• [Brief]: Restate, word for word, every line of the data.

----- Data extract

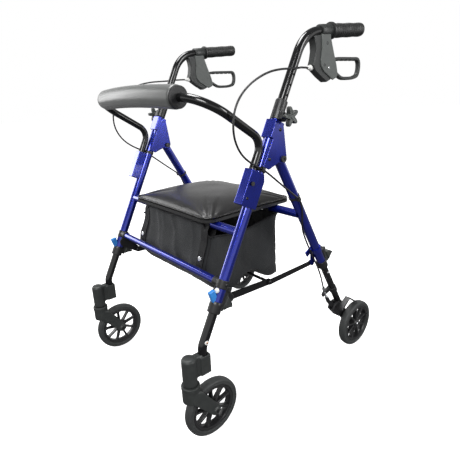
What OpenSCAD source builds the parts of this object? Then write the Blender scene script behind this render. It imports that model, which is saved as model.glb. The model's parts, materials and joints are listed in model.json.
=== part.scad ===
// Folding four-wheeled walker with seat, bag, loop brakes and a padded backrest.
// +Z is up and z = 0 is the floor. -Y is the front (direction of travel), +X is the user's left.

/* [Frame] */
// Half of the distance between the two front tubes, centre to centre
front_x = 255; // [250:1:262]
// Height of the lower end of the front tubes
front_z = 351.4; // [345:1:358]
// Distance from the origin forward to the lower end of the front tubes
front_y = -257.6; // [-262:1:-253]
// Length of the front tubes
front_len = 465; // [455:1:480]
// Backward lean of the front tubes, in degrees
lean_f = 26.6; // [25:0.1:28]
// Outer diameter of the blue frame tubes
frame_d = 25.4; // [25:0.1:26]
// Outer diameter of the lower crossbar
cross_d = 19; // [16:1:22]
// Outer diameter of the two seat bars
seat_bar_d = 22; // [19:1:24]
// Height of the lower crossbar
cross_z = 393; // [388:1:400]
// Height of both seat bars
seat_bar_z = 504; // [500:1:510]

/* [Fold] */
// Forward position of the fold pivot
hinge_y = -51; // [-53:1:-49]
// Height of the fold pivot
hinge_z = 660; // [656:1:664]
// Backward lean of the rear legs, in degrees
lean_r = 30; // [29.5:0.1:30.5]
// Length of the blue part of a rear leg below the pivot
rear_len = 374; // [368:1:380]
// Height of the front pivot of the folding brace
brace_a_z = 337; // [334:1:340]
// Height of the middle pivot of the folding brace
brace_m_z = 331; // [328:1:334]

/* [Handles] */
// Outer diameter of the handle tube
handle_d = 22; // [21:0.1:22]
// Length of handle tube above the frame tube before it bends
handle_rise = 141; // [120:1:160]
// Radius of the handle bend
handle_bend_r = 90; // [70:1:95]
// Turn of the handle bend, in degrees
handle_turn = 58.4; // [56:0.1:62]
// Length of the straight tube after the bend
handle_end = 168; // [160:1:172]
// Outer diameter of the grip
grip_d = 33; // [30:1:36]

/* [Backrest] */
// Outer diameter of the backrest tube
back_d = 19; // [18:0.5:19]
// Rise of the backrest arch forward of the frame, in degrees
back_rise = 31.5; // [28:0.5:34]
// Length of each straight side run of the arch
back_side = 82; // [70:1:90]
// Diameter of the backrest pad
pad_d = 51; // [46:1:54]

/* [Seat and bag] */
// Seat width
seat_w = 360; // [340:5:370]
// Forward edge of the seat
seat_front = -218; // [-222:1:-214]
// Rear edge of the seat
seat_rear = 86; // [80:1:90]
// Bag width
bag_w = 332; // [300:2:340]

/* [Wheels] */
// Wheel diameter
wheel_d = 152; // [148:1:154]
// Wheel width
wheel_w = 25; // [22:1:26]
// Half of the distance between the two rear wheels, centre to centre
rear_wheel_x = 282; // [282:1:286]
// Distance from the origin back to the rear axles
rear_axle_y = 294.6; // [290:1:298]
// Distance from the origin forward to the caster axis
caster_y = -346; // [-350:1:-342]
// Trail of the caster wheels
trail = 56.5; // [52:0.5:60]

/* [Hidden] */

fr = frame_d/2;
gap = 0.05;
$fn = 48;
blue = [0.08, 0.15, 0.62];
black = [0.06, 0.06, 0.07];
grey = [0.28, 0.30, 0.30];
rubber = [0.17, 0.19, 0.19];
silver = [0.75, 0.76, 0.78];
handle_bore = handle_d/2 + gap;
rear_tube_d = 20;
rear_x = front_x;
wr = wheel_d/2;
brace_a_y = -201;
brace_m_y = -62.5;
brace_b_y = 112;
brace_b_z = 334.5;
leg_y = -306;
leg_i = front_z + (leg_y - front_y)/tan(lean_f);
// backrest
bx = 3;
by = -24;
back_bend_r = 35;
back_arc_r = 75;
back_x = front_x + bx;
u_f = [sin(lean_f), cos(lean_f)];
s0 = [front_y + by*u_f[1], front_z - by*u_f[0]];
bdir = [-cos(back_rise), sin(back_rise)];
bp0 = [-120, 715];
// s and k where the socket line and the arch plane meet
det = u_f[0]*(-bdir[1]) + bdir[0]*u_f[1];
s_c = ((bp0[0] - s0[0])*(-bdir[1]) + bdir[0]*(bp0[1] - s0[1]))/det;
k_c = (u_f[0]*(bp0[1] - s0[1]) - u_f[1]*(bp0[0] - s0[0]))/det;
back_turn = acos(u_f[0]*bdir[0] + u_f[1]*bdir[1]);
back_t = back_bend_r*tan(back_turn/2);
k_1 = k_c + back_t;
k_2 = k_1 + back_side;
mid_half = 7.5;
arc_turn = 90 - mid_half;
mid_c = back_x - back_arc_r + back_arc_r*cos(arc_turn);
mid_k = k_2 + back_arc_r*sin(arc_turn);
mid_r = mid_c/sin(mid_half);
pad_half = asin(172/mid_r);

// ---- helpers ----
module both() { children(); mirror([1, 0, 0]) children(); }
module side(s) { if (s > 0) children(); else mirror([1, 0, 0]) children(); }
// front tube frame: z runs up the tube from its lower end, -y faces forward
module on_front() { translate([front_x, front_y, front_z]) rotate([-lean_f, 0, 0]) children(); }
// rear leg frame: origin at the fold pivot, z runs up the leg, +y faces back
module on_rear() { translate([rear_x, hinge_y, hinge_z]) rotate([lean_r, 0, 0]) children(); }
// a flat shape drawn in (y, z), from x0 to x1
module ex_x(x0, x1) { translate([x0, 0, 0]) rotate([90, 0, 90]) linear_extrude(x1 - x0) children(); }
module rod_x(x0, x1, r) { translate([x0, 0, 0]) rotate([0, 90, 0]) cylinder(r=r, h=x1 - x0); }
// tube bend that starts along +z and turns towards +y
module bend_y(R, a, r) { translate([0, R, 0]) rotate([90, 0, -90]) rotate_extrude(angle=a) translate([R, 0]) circle(r=r); }
module after_bend(R, a) { translate([0, R*(1 - cos(a)), R*sin(a)]) rotate([-a, 0, 0]) children(); }
// outline of a belt round two circles
module link2d(a, ra, b, rb) {
    d = norm(b - a); t = atan2(b[1] - a[1], b[0] - a[0]); p = acos((ra - rb)/d);
    translate(a) circle(r=ra);
    translate(b) circle(r=rb);
    polygon([a + ra*[cos(t + p), sin(t + p)], a + ra*[cos(t - p), sin(t - p)],
             b + rb*[cos(t - p), sin(t - p)], b + rb*[cos(t + p), sin(t + p)]]);
}
module back_plane() { translate([0, bp0[0], bp0[1]]) rotate([180 - back_rise, 0, 0]) children(); }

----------

• [The solution]:
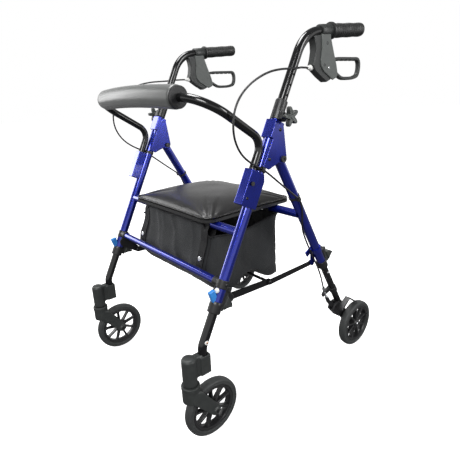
What OpenSCAD source builds the parts of this object? Then write the Blender scene script behind this render. It imports that model, which is saved as model.glb. The model's parts, materials and joints are listed in model.json.
=== part.scad ===
// Folding four-wheeled walker with seat, bag, loop brakes and a padded backrest.
// +Z is up and z = 0 is the floor. -Y is the front (direction of travel), +X is the user's left.

/* [Frame] */
// Half of the distance between the two front tubes, centre to centre
front_x = 255; // [250:1:262]
// Height of the lower end of the front tubes
front_z = 351.4; // [345:1:358]
// Distance from the origin forward to the lower end of the front tubes
front_y = -257.6; // [-262:1:-253]
// Length of the front tubes
front_len = 465; // [455:1:480]
// Backward lean of the front tubes, in degrees
lean_f = 26.6; // [25:0.1:28]
// Outer diameter of the blue frame tubes
frame_d = 25.4; // [25:0.1:26]
// Outer diameter of the lower crossbar
cross_d = 19; // [16:1:22]
// Outer diameter of the two seat bars
seat_bar_d = 22; // [19:1:24]
// Height of the lower crossbar
cross_z = 393; // [388:1:400]
// Height of both seat bars
seat_bar_z = 504; // [500:1:510]

/* [Fold] */
// Forward position of the fold pivot
hinge_y = -51; // [-53:1:-49]
// Height of the fold pivot
hinge_z = 660; // [656:1:664]
// Backward lean of the rear legs, in degrees
lean_r = 30; // [29.5:0.1:30.5]
// Length of the blue part of a rear leg below the pivot
rear_len = 374; // [368:1:380]
// Height of the front pivot of the folding brace
brace_a_z = 337; // [334:1:340]
// Height of the middle pivot of the folding brace
brace_m_z = 331; // [328:1:334]

/* [Handles] */
// Outer diameter of the handle tube
handle_d = 22; // [21:0.1:22]
// Length of handle tube above the frame tube before it bends
handle_rise = 141; // [120:1:160]
// Radius of the handle bend
handle_bend_r = 90; // [70:1:95]
// Turn of the handle bend, in degrees
handle_turn = 58.4; // [56:0.1:62]
// Length of the straight tube after the bend
handle_end = 168; // [160:1:172]
// Outer diameter of the grip
grip_d = 33; // [30:1:36]

/* [Backrest] */
// Outer diameter of the backrest tube
back_d = 19; // [18:0.5:19]
// Rise of the backrest arch forward of the frame, in degrees
back_rise = 31.5; // [28:0.5:34]
// Length of each straight side run of the arch
back_side = 82; // [70:1:90]
// Diameter of the backrest pad
pad_d = 51; // [46:1:54]

/* [Seat and bag] */
// Seat width
seat_w = 360; // [340:5:370]
// Forward edge of the seat
seat_front = -218; // [-222:1:-214]
// Rear edge of the seat
seat_rear = 86; // [80:1:90]
// Bag width
bag_w = 332; // [300:2:340]

/* [Wheels] */
// Wheel diameter
wheel_d = 152; // [148:1:154]
// Wheel width
wheel_w = 25; // [22:1:26]
// Half of the distance between the two rear wheels, centre to centre
rear_wheel_x = 282; // [282:1:286]
// Distance from the origin back to the rear axles
rear_axle_y = 294.6; // [290:1:298]
// Distance from the origin forward to the caster axis
caster_y = -346; // [-350:1:-342]
// Trail of the caster wheels
trail = 56.5; // [52:0.5:60]

/* [Hidden] */

fr = frame_d/2;
gap = 0.05;
$fn = 48;
blue = [0.08, 0.15, 0.62];
black = [0.06, 0.06, 0.07];
grey = [0.28, 0.30, 0.30];
rubber = [0.17, 0.19, 0.19];
silver = [0.75, 0.76, 0.78];
handle_bore = handle_d/2 + gap;
rear_tube_d = 20;
rear_x = front_x;
wr = wheel_d/2;
brace_a_y = -201;
brace_m_y = -62.5;
brace_b_y = 112;
brace_b_z = 334.5;
leg_y = -306;
leg_i = front_z + (leg_y - front_y)/tan(lean_f);
// backrest
bx = 3;
by = -24;
back_bend_r = 35;
back_arc_r = 75;
back_x = front_x + bx;
u_f = [sin(lean_f), cos(lean_f)];
s0 = [front_y + by*u_f[1], front_z - by*u_f[0]];
bdir = [-cos(back_rise), sin(back_rise)];
bp0 = [-120, 715];
// s and k where the socket line and the arch plane meet
det = u_f[0]*(-bdir[1]) + bdir[0]*u_f[1];
s_c = ((bp0[0] - s0[0])*(-bdir[1]) + bdir[0]*(bp0[1] - s0[1]))/det;
k_c = (u_f[0]*(bp0[1] - s0[1]) - u_f[1]*(bp0[0] - s0[0]))/det;
back_turn = acos(u_f[0]*bdir[0] + u_f[1]*bdir[1]);
back_t = back_bend_r*tan(back_turn/2);
k_1 = k_c + back_t;
k_2 = k_1 + back_side;
mid_half = 7.5;
arc_turn = 90 - mid_half;
mid_c = back_x - back_arc_r + back_arc_r*cos(arc_turn);
mid_k = k_2 + back_arc_r*sin(arc_turn);
mid_r = mid_c/sin(mid_half);
pad_half = asin(172/mid_r);

// ---- helpers ----
module both() { children(); mirror([1, 0, 0]) children(); }
module side(s) { if (s > 0) children(); else mirror([1, 0, 0]) children(); }
// front tube frame: z runs up the tube from its lower end, -y faces forward
module on_front() { translate([front_x, front_y, front_z]) rotate([-lean_f, 0, 0]) children(); }
// rear leg frame: origin at the fold pivot, z runs up the leg, +y faces back
module on_rear() { translate([rear_x, hinge_y, hinge_z]) rotate([lean_r, 0, 0]) children(); }
// a flat shape drawn in (y, z), from x0 to x1
module ex_x(x0, x1) { translate([x0, 0, 0]) rotate([90, 0, 90]) linear_extrude(x1 - x0) children(); }
module rod_x(x0, x1, r) { translate([x0, 0, 0]) rotate([0, 90, 0]) cylinder(r=r, h=x1 - x0); }
// tube bend that starts along +z and turns towards +y
module bend_y(R, a, r) { translate([0, R, 0]) rotate([90, 0, -90]) rotate_extrude(angle=a) translate([R, 0]) circle(r=r); }
module after_bend(R, a) { translate([0, R*(1 - cos(a)), R*sin(a)]) rotate([-a, 0, 0]) children(); }
// outline of a belt round two circles
module link2d(a, ra, b, rb) {
    d = norm(b - a); t = atan2(b[1] - a[1], b[0] - a[0]); p = acos((ra - rb)/d);
    translate(a) circle(r=ra);
    translate(b) circle(r=rb);
    polygon([a + ra*[cos(t + p), sin(t + p)], a + ra*[cos(t - p), sin(t - p)],
             b + rb*[cos(t - p), sin(t - p)], b + rb*[cos(t + p), sin(t + p)]]);
}
module back_plane() { translate([0, bp0[0], bp0[1]]) rotate([180 - back_rise, 0, 0]) children(); }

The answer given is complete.